Opponents of the law also say it is anti-free market. “During this whole movement of going from caged to cage-free, the big argument that was given by the same agribusiness groups, was that we should let the market make these decisions,” said Matt O’Hayer, founder of Vital Farms, the country’s largest producer of pasture-raised eggs. “All of a sudden, now that the market has made a decision, they’ve come back and said, instead, that they want to use legislation to force grocery stores to sell these [conventional eggs].”

Whether it’s ultimately enacted or not, the law points to a larger battle that will continue to play out as conventional egg producers look for ways to hang onto as much of the market as possible as more retailers and consumers choose alternatives like cage-free, pasture-raised, and organic.

Details and Implications of the Law

Despite receiving national attention, the immediate implication of the bill is that it could slow the tidal shift toward cage-free eggs, at least in Iowa.

The legislation applies only to grocers that accept benefits through the U.S. Department of Agriculture’s (USDA) WIC program, a supplemental nutrition program for low-income mothers and their children. It also only applies to grocers that sold conventional eggs before January 1, 2018. That means stores that already only sell cage-free eggs would not be affected, and new grocers that make that choice would also be exempt.

The retailers most likely to be affected are grocers that have made commitments to switch to entirely cage-free within the next few years. Walmart, for example, has close to 60 stores that accept WIC benefits in Iowa and has pledged to transition to a completely cage-free supply chain by 2025. Under this law, its Iowa stores would have to reverse course.
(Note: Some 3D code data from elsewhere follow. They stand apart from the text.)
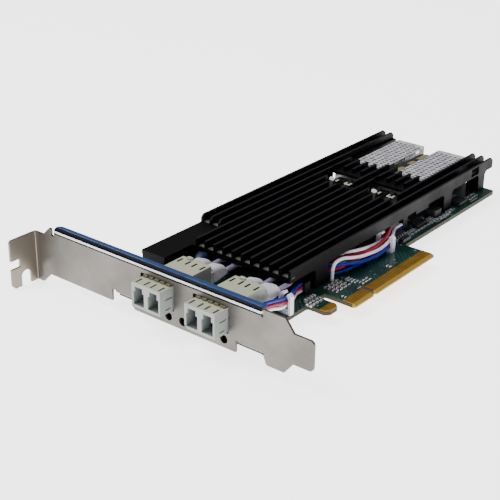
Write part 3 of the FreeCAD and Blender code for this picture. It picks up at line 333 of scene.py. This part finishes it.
def makeSolderMask():
    # epoxy mask printed over copper on woven glass-epoxy: glossy green in which raised tracks and pale
    # vias show, olive cut edges darkened further by painted shade, and bare brown laminate between the
    # contacts
    material, tree, shader, place = startFinish("greenSolderMask")
    low, high = nodeBox("circuit_board")
    rim = insideBox(tree, place, (None, None, low[2] + solderMask["rim"]),
                    (None, None, high[2] - solderMask["rim"]))
    turn = (0, 0, math.radians(solderMask["trackTurn"]))
    slanted = addNode(tree, "Mapping", {"Vector": place, "Rotation": turn})
    # a wave's period is pi / 10 over its scale
    bands = addNode(
        tree, "TexWave",
        {"Vector": slanted, "Scale": math.pi / 10 / (solderMask["trackPitch"] * mm),
         "Distortion": solderMask["trackWander"], "Detail": 1.0, "Detail Scale": 0.25},
        "Fac", wave_type="BANDS")
    clouds = grain(tree, place, solderMask["trackZone"], 1.0)
    shown = [addNode(tree, "MapRange", {"Value": pattern, "From Min": fade[0], "From Max": fade[1]})
             for pattern, fade in ((bands, solderMask["trackFade"]), (clouds, solderMask["zoneFade"]))]
    copper = joinMasks(tree, shown, "MULTIPLY")
    toVia = addNode(
        tree, "TexVoronoi", {"Vector": place, "Scale": 1 / (solderMask["viaPitch"] * mm)}, "Distance")
    start, end = solderMask["viaFade"]
    vias = addNode(tree, "MapRange", {
        "Value": toVia, "From Min": start, "From Max": end, "To Min": 1.0, "To Max": 0.0})
    weave = grain(tree, place, solderMask["weave"], stretch=solderMask["weaveStretch"])
    # the cut edge's tones carry painted shade
    edge = layTones(tree, solderMask["cutEdge"][0], [
        (weave, solderMask["cutEdge"][1]),
        (insideBox(tree, place, *solderMask["tongueBox"]), solderMask["tongueEdge"])])
    colour = layTones(tree, solderMask["green"][0], [
        (grain(tree, place, solderMask["patch"]), solderMask["green"][1]),
        (copper, solderMask["copper"]),
        (vias, solderMask["via"]),
        (insideBox(tree, place, *solderMask["between"]), solderMask["bareLaminate"]),
        (rim, edge),
        (insideBox(tree, place, *solderMask["bevelBox"]), solderMask["bevel"])])
    relief = addNode(tree, "Math", {0: copper, 1: vias}, operation="SUBTRACT")
    setSockets(tree, shader, {
        "Base Color": colour,
        "Roughness": addNode(tree, "MapRange", {
            "Value": rim, "To Min": solderMask["glossy"], "To Max": solderMask["cut"]}),
        "Normal": addNode(tree, "Bump", {"Height": relief, "Distance": solderMask["relief"] * mm}),
    })
    return material


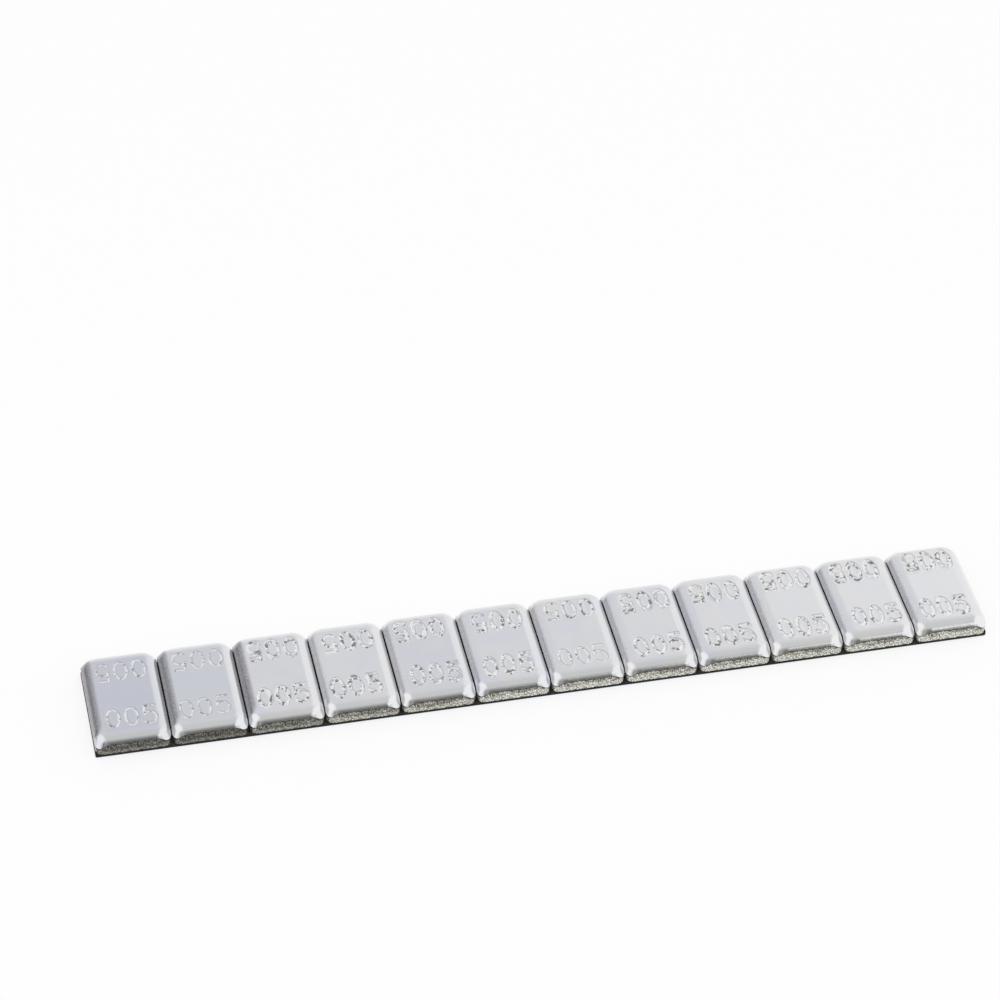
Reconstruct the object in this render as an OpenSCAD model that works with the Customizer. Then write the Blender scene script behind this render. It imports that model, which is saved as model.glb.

Why can’t WIC recipients buy cage-free eggs? While the USDA does not mandate the exact type of eggs WIC recipients can buy, some states do, in order to keep purchasing within budget constraints. In Iowa and many other states, that means WIC recipients are not allowed to buy eggs that make “any special health claims.”

In other states it’s even more specific. New York, for example, specifically omits from WIC eggs labeled cage-free, free-range, or organic. In other words, if all grocery stores in New York started only selling cage-free eggs tomorrow, recipients of WIC wouldn’t be able to buy eggs with their benefits at all. Since nearly all of the country’s national grocery chains have committed to switching to cage-free, those WIC requirements may have to be reconsidered.

In Iowa, critics say the state lawmakers are using the government assistance program as a ploy, since some of the biggest grocery chains, like Hy-Vee, have publicly said they would not make the switch. Advocates say that shows that the bill’s real objective is to prop up agribusiness.

But the tactic draws attention to what could be a real issue as consumer demand shifts toward eggs from chickens raised in more humane environments generally. According to the UDSA Livestock, Poultry, and Seed Program, the percentage of egg-laying hens being raised cage-free compared to all egg-laying hens in the U.S. rose from just over 3 percent in 2007 to over 16 percent in 2018.

“More than 200 of the world’s leading companies, including Walmart, Costco, Dollar Tree, and McDonalds are switching exclusively to cage-free eggs because doing so is better for their customers and for animals,” said HSUS’s Holbein. And while Iowa egg producers may think this law will help them in the short term, he says, it goes against their long-term interests, because they “will inevitably have to meet the growing demand for cage-free conversions by consumers and retailers,” he said.

In other states, momentum to pass cage-free laws have moved in in the opposite direction. California’s Proposition 2 was the first state law to ban the confinement of chickens in battery cages. In Massachusetts in 2016, 77 percent of voters approved a measure that would only allow cage-free eggs to be sold in the state after 2022. In both states, however, those laws are being challenged in lawsuits brought by other states.

And even with the passage of those laws, there remains plenty of uncertainty about truth-in-labeling on “free-range” eggs. Earlier this year, Walmart was hit with a class-action lawsuit alleging the retailer and Cal-Maine Foods misled shoppers by describing eggs from hens raised in eight windowless structures in Kansas as coming from birds “free to roam, nest and perch in a protected barn with outdoor access.”

The battle, then, will continue—in Iowa and across the country.